Over the three years working with him I got to know Dmitry Peskov fairly well. Tall, smartly dressed and in his early 40s, he has a charming, easy-going style, and speaks excellent English (and also Turkish, having worked for many years in the embassy in Ankara). He was spotted by President Yeltsin during a trip to Turkey in 1999 and brought back to work in the presidential administration. When Putin came to power he became head of the Kremlin’s press relations office and deputy spokesman to the president. Ever since then he has been a priceless asset, almost the only person in Russia with the ability, the authority and the willingness to give on-the-record interviews to the foreign press. As a result he was in huge demand. My colleagues in the BBC Moscow bureau, who had an insatiable demand for talking heads, used to plead with me: ‘Please get them to provide other spokespeople. Dmitry’s great, but he just doesn’t have the time…’ But other than a few ministers, no one else in Russia was willing to give interviews to the Western press. No wonder they found it so hard to get their message across.

I gave Dmitry media training to help him feel more comfortable in front of the television camera. It was an opportunity not just to draw his attention to his voice or mannerisms, but also to subject him to the toughest possible questions, and train him in the art of expressing a few essential ideas succinctly and coherently. Many interviewees who have not studied how a Western news bulletin works tend to ramble on interminably, never getting to the point.

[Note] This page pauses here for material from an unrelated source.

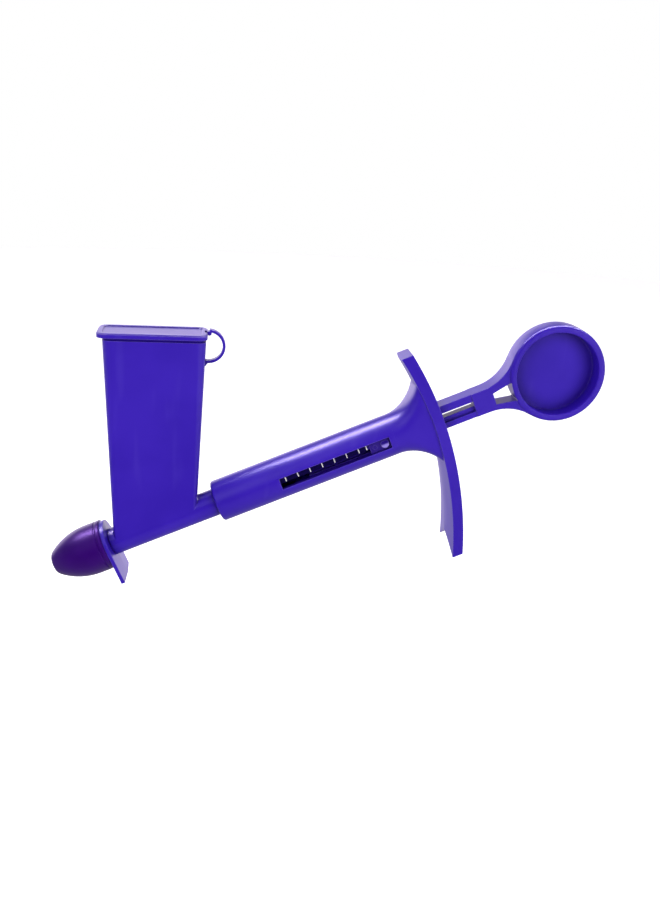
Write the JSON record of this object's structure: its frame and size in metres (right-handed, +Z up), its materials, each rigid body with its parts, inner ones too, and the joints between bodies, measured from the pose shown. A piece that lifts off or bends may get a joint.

During a G8 summit in Germany in 2007, Peskov approached me with a special task – to rewrite and spice up a speech President Putin was to make in Guatemala City in support of Russia’s bid to host the 2014 Winter Olympics in Sochi. The bid was successful – for which I naturally take the entire credit! (In truth, most of my suggestions were not accepted!) When Dmitry Medvedev became president in 2008 I gave advice about videos and podcasts, and saw at least some of my ideas incarnated in his innovative video-blogs.